Taking refuge is the act of officially becoming a Buddhist. This is when we make a commitment to the three jewels.

When we take refuge in the Buddha, we are commiting to follow the Buddha’s example. The story of the Buddha tells us that we all have the potential for awakening. We all have Buddha nature, so we’re really taking refuge in our true selves. The Buddha represents our potential for awakening.

When we take refuge in the dharma we are putting forth the intention to walk the path as set out by the Buddha.

Different lineages might have different ideas about what commiting to the dharma means. In my lineage it means studying Buddhist texts and cultivating the six perfections as much as I can.

These are: generosity, virtue, patience, diligence, wisdom and concentration. Refuge in the dharma represents our sincere devotion to follow the path that was laid out for us by the Buddha.

When we take refuge in the Sangha, this can be understood on a few different levels.

On one level, we are taking refuge in the community of all Buddhists that have come before. We can learn a lot by studying Buddhist history. On another level, we are taking refuge in the people that are here with us now.

Practicing with others helps us in a fundamental way. In the same way that having a workout buddy helps people go to the gym, having a Buddha buddy helps. It’s easier for us to stay on track when we’re doing it together, even if we don’t really talk about it.

The fact of the matter is that we are, for the most part, social beings. Being in a spiritual community serves as a source of encouragement and check against our own ignorance. And practicing with a Sangha is also helpful because it’s easier to practice our Buddhist values of compassion and sympathetic joy with others who are trying to do the same.

The Sangha is also a way to preserve teachings and lineages. Sanghas literally provide a place to practice, meditate, and hear teachings. Sanghas also provide people to talk to. Especially when some parts of the path seem difficult, it can help to ask others on the path questions.

Without a Sangha, that might not be possible.

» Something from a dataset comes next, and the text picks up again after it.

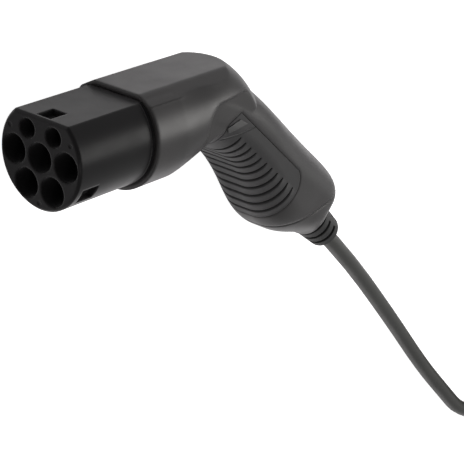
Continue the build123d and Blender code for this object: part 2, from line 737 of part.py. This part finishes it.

But, can we practice alone?

The Buddha walked away from his community of ascetics before he attained enlightenment.

I don’t want to say someone can’t practice on their own and be a Buddhist. I only want to say that having a Sangha (or more than one) helps. It helps to see and interact with others on the path, to spend time with like-minded individuals. When I started practicing with a Sangha, I found that it did a lot to increase my determination.

That being said, do you have to? No.

That’s the thing about Buddhist teachings that people forget sometimes—these are suggestions. The Buddha listed these things as suggestions to help us on the path. They aren’t commandments and shouldn’t be looked at as such.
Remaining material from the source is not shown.